This news article quotes Christiana Figueres, Executive Secretary of the UN climate secretariat, as telling the World Economic Forum in Davos that there is not going to be a new climate agreement in 2015 unless governments get a strong push from below.
That is not going to happen merely from the top down perspective. That is only going to happen if it’s bottom up, if the private sector moves in. Unless you have this from the bottom up, unless you have very powerful pressure from consumers, from private sector, from civil society to governments to say yes, this is what we want, as a humankind this is what we want, it’s not going to happen because it’s just too big.
This is very much in line with Sergio Abranches’ assessment of the Durban conference, who noted that
Politics hardly moves ahead of the facts. It is not a proactive process. It is a responsive one. Politics responds to active interests in economy and society. It seldom reflects even the ‘inactive majority’ or the majority of ‘public opinion’. Political decisions respond to ‘active interest groups’, to economic constraints and inducements, and to the domestic correlation of power. Countries that show greater ambition of emissions reductions also have greater active political support from domestic economic and social forces to policies aiming at coping with climate change. Their domestic policies are usually more ambitious than their multilateral commitments.

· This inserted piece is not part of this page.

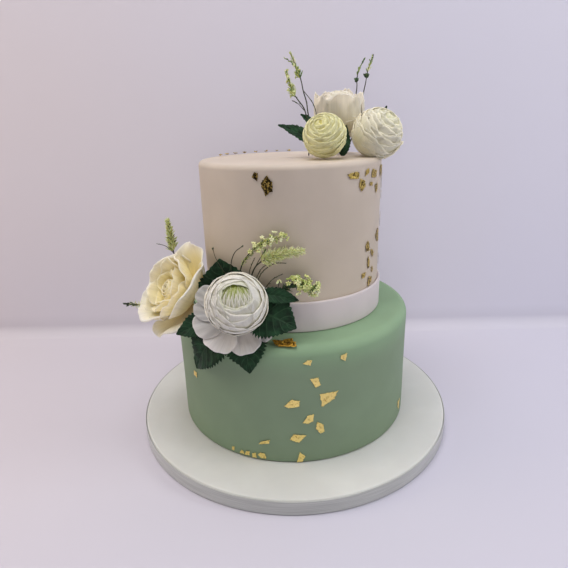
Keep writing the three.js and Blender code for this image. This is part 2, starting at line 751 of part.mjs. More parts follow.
// Leaves: the midrib's base, its bend and its tip, and the way the upper face looks
const LEAVES = {
  front_leaf_1: {
    midrib: [[-47, -66, 132], [-50, -69, 152], [-53, -68, 171]],
    facing: [-0.25, -1, 0.25],
    width: 33,
    fold: 0.15,
    wave: 0.8,
    teeth: 5,
  },
  front_leaf_2: {
    midrib: [[-57, -86, 128], [-70, -92, 129], [-85, -92, 121]],
    facing: [-0.3, -0.9, 0.4],
    width: 18,
    fold: 0.2,
    wave: 0.6,
    teeth: 5,
  },
  front_leaf_3: {
    midrib: [[-48, -84, 124], [-68, -92, 113], [-76, -75.5, 83]],
    facing: [-0.6, -0.75, 0.25],
    width: 33,
    fold: 0.12,
    wave: 0.8,
    teeth: 6,
  },
  front_leaf_4: {
    midrib: [[-35.5, -88, 116.5], [-34, -104, 116], [-31.5, -103.5, 94]],
    facing: [-0.17, -0.5, 0.85],
    width: 26,
    fold: 0.12,
    wave: 0.8,
    teeth: 6,
  },
  front_leaf_5: {
    midrib: [[-30, -87, 139], [-14, -95, 136], [3, -97, 126]],
    facing: [0.15, -0.9, 0.45],
    width: 34,
    fold: 0.12,
    wave: 0.8,
    teeth: 6,
  },
  front_leaf_6: {
    midrib: [[-22, -89, 150], [-9, -92, 150], [5, -91, 145]],
    facing: [0.1, -0.85, 0.5],
    width: 11,
    fold: 0.25,
    wave: 0.5,
    teeth: 5,
  },
  top_leaf_1: {
    midrib: [[22, -15, 250], [9, -14, 258], [-7.6, -12, 263.5]],
    facing: [-0.2, -0.7, 0.7],
    width: 11,
    fold: 0.2,
    wave: 0.4,
    teeth: 5,
  },
  top_leaf_2: {
    midrib: [[21, -8, 262], [16, -7, 268], [10.5, -6, 271]],
    facing: [-0.2, -0.7, 0.7],
    width: 5,
    fold: 0.2,
    wave: 0.2,
    teeth: 3,
  },
  top_leaf_3: {
    midrib: [[62, 14, 246], [77, 14, 262], [83, 15, 276]],
    facing: [0.7, -0.5, 0.5],
    width: 11,
    fold: 0.2,
    wave: 0.4,
    teeth: 5,
  },
  top_leaf_4: {
    midrib: [[43, -19, 239], [44.5, -16, 250], [46, -15, 262]],
    facing: [-0.1, -1, 0.4],
    width: 9,
    fold: 0.15,
    wave: 0.4,
    teeth: 4,
  },
};
Object.entries(LEAVES).forEach(([name, shape]) => {
  addPiece(name, COLOURS.leaf, 0.5, (grow) => leaf(shape, grow));
});

export default cake;
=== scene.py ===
import math

import bpy
import numpy as np
from mathutils import Matrix


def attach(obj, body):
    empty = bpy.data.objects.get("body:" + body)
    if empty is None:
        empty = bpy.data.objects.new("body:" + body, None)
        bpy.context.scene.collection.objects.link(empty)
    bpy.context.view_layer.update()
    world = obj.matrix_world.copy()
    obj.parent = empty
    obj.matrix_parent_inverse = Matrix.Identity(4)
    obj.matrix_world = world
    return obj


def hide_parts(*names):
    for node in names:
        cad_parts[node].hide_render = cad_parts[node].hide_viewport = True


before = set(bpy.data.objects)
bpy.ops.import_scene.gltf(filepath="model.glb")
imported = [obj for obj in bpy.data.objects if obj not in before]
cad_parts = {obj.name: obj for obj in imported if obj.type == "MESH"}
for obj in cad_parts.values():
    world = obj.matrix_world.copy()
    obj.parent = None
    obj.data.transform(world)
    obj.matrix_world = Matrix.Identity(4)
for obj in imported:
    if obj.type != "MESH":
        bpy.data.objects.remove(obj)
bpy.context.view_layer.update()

# The setting: a table top of pale lilac paper that curves up into a wall behind the cake. It isn't
# part of the cake. Sizes are in metres, as the frame's are, unless a comment says millimetres.
scene = bpy.context.scene
scene.view_settings.view_transform = "Standard"

PAPER_HALF_WIDTH = 2.6
PAPER_FRONT = -2.0
PAPER_BACK = 0.155
PAPER_BEND = 0.015
PAPER_TOP = 2.2
TABLE_REAR = 2.6
# The paper's colours carry painted light: warmer on the left, bluer on the right, and lighter on the wall
# than on the table
TABLE_WARM = (0.62, 0.565, 0.585, 1)
TABLE_COOL = (0.585, 0.575, 0.66, 1)
WALL_WARM = (0.72, 0.65, 0.665, 1)
WALL_COOL = (0.69, 0.68, 0.78, 1)


def add_node(tree, kind, inputs=None, **settings):
    """One node: its settings by name, and its inputs by name, each a plain value or another node's
    output."""
    node = tree.nodes.new(kind)
    for name, value in settings.items():
        setattr(node, name, value)
    for name, value in (inputs or {}).items():
        if isinstance(value, bpy.types.NodeSocket):
            tree.links.new(value, node.inputs[name])
        else:
            node.inputs[name].default_value = value
    return node


def start_material(name, **sockets):
    """A new material with its Principled shader, whose constant sockets are given by name."""
    material = bpy.data.materials.new(name)
    material.use_nodes = True
    shader = material.node_tree.nodes["Principled BSDF"]
    for socket, value in sockets.items():
        shader.inputs[socket.replace("_", " ")].default_value = value
    return material, material.node_tree, shader


def grid_faces(rows, columns, wrap=False, first=0):
    """The four-sided faces of a grid of points numbered row by row from first on. wrap joins the last
    column to the first one."""
    number = first + np.arange(rows * columns).reshape(rows, columns)
    if wrap:
        number = np.concatenate([number, number[:, :1]], axis=1)
    corners = [number[:-1, :-1], number[:-1, 1:], number[1:, 1:], number[1:, :-1]]
    return np.stack(corners, axis=-1).reshape(-1, 4)


def mesh_object(name, points, faces, material, uv=None, tone=None):
    """An object from arrays: points n x 3, faces as blocks of rows of point numbers, uv n x 2, and a tone
    of 0 to 1 for each point."""
    mesh = bpy.data.meshes.new(name)
    mesh.from_pydata(points.tolist(), [], [face for block in faces for face in block.tolist()])
    mesh.polygons.foreach_set("use_smooth", np.ones(len(mesh.polygons), bool))
    corner = np.zeros(len(mesh.loops), np.int32)
    mesh.loops.foreach_get("vertex_index", corner)
    if uv is not None:
        mesh.uv_layers.new(name="UVMap").data.foreach_set("uv", uv[corner].astype(np.float32).ravel())
    if tone is not None:
        mesh.attributes.new("tone", "FLOAT", "POINT").data.foreach_set("value", tone.astype(np.float32))
    mesh.materials.append(material)
    mesh.update()
    made = bpy.data.objects.new(name, mesh)
    scene.collection.objects.link(made)
    return made


def paper_material():
    """Lilac paper with painted light: a warm tint on the left, a blue tint on the right, and painted
    lighter on the wall. It shows on its front alone, so that the wall doesn't hide the cake's back from
    someone behind it."""
    material, tree, shader = start_material("pale_paper", Roughness=0.9)
    place = add_node(tree, "ShaderNodeTexCoord").outputs["Object"]
    split = add_node(tree, "ShaderNodeSeparateXYZ", {"Vector": place}).outputs
    cloud = add_node(tree, "ShaderNodeTexNoise", {"Vector": place, "Scale": 1.6, "Detail": 3.0})
    # Painted light: the tint shifts from warm on the left to blue on the right, with a random cloud over it
    right = add_node(tree, "ShaderNodeMapRange", {"Value": split["X"], "From Min": -0.45, "From Max": 0.45,
                                                  "To Min": -0.2, "To Max": 0.8})
    painted_tint_and_cloud = add_node(tree, "ShaderNodeMath", {0: right.outputs["Result"], 1: cloud.outputs["Fac"]},
                    operation="ADD").outputs[0]
    rise = add_node(tree, "ShaderNodeMapRange", {"Value": split["Z"], "From Max": 2 * PAPER_BEND})
    table = add_node(tree, "ShaderNodeMix", {"Factor": painted_tint_and_cloud, "A": TABLE_WARM, "B": TABLE_COOL},
                     data_type="RGBA")
    wall = add_node(tree, "ShaderNodeMix", {"Factor": painted_tint_and_cloud, "A": WALL_WARM, "B": WALL_COOL},
                    data_type="RGBA")
    tint = add_node(tree, "ShaderNodeMix", {"Factor": rise.outputs["Result"], "A": table.outputs["Result"],
                                            "B": wall.outputs["Result"]}, data_type="RGBA")
    behind = add_node(tree, "ShaderNodeNewGeometry").outputs["Backfacing"]
    seen = add_node(tree, "ShaderNodeMath", {0: 1.0, 1: behind}, operation="SUBTRACT")
    tree.links.new(tint.outputs["Result"], shader.inputs["Base Color"])
    tree.links.new(seen.outputs[0], shader.inputs["Alpha"])
    return material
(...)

I would just put less emphasis on the private sector and more on civil society than Figueres does according to the above article, though that emphasis is probably due to the audience in Davos. But the private sector is in fact one main reason why politics are not moving fast enough because in many countries politicians are beholden to the old incumbent industries whose business models rely on using fossil fuels. For instance, the German government has a sad history of running to Brussels and putting in their veto every time the EU institutions are thinking about legislating more stringent standards for cars. This will only change if a critical mass of voters and “green” businesses becomes strong and vocal enough to change policy-makers’ political calculus.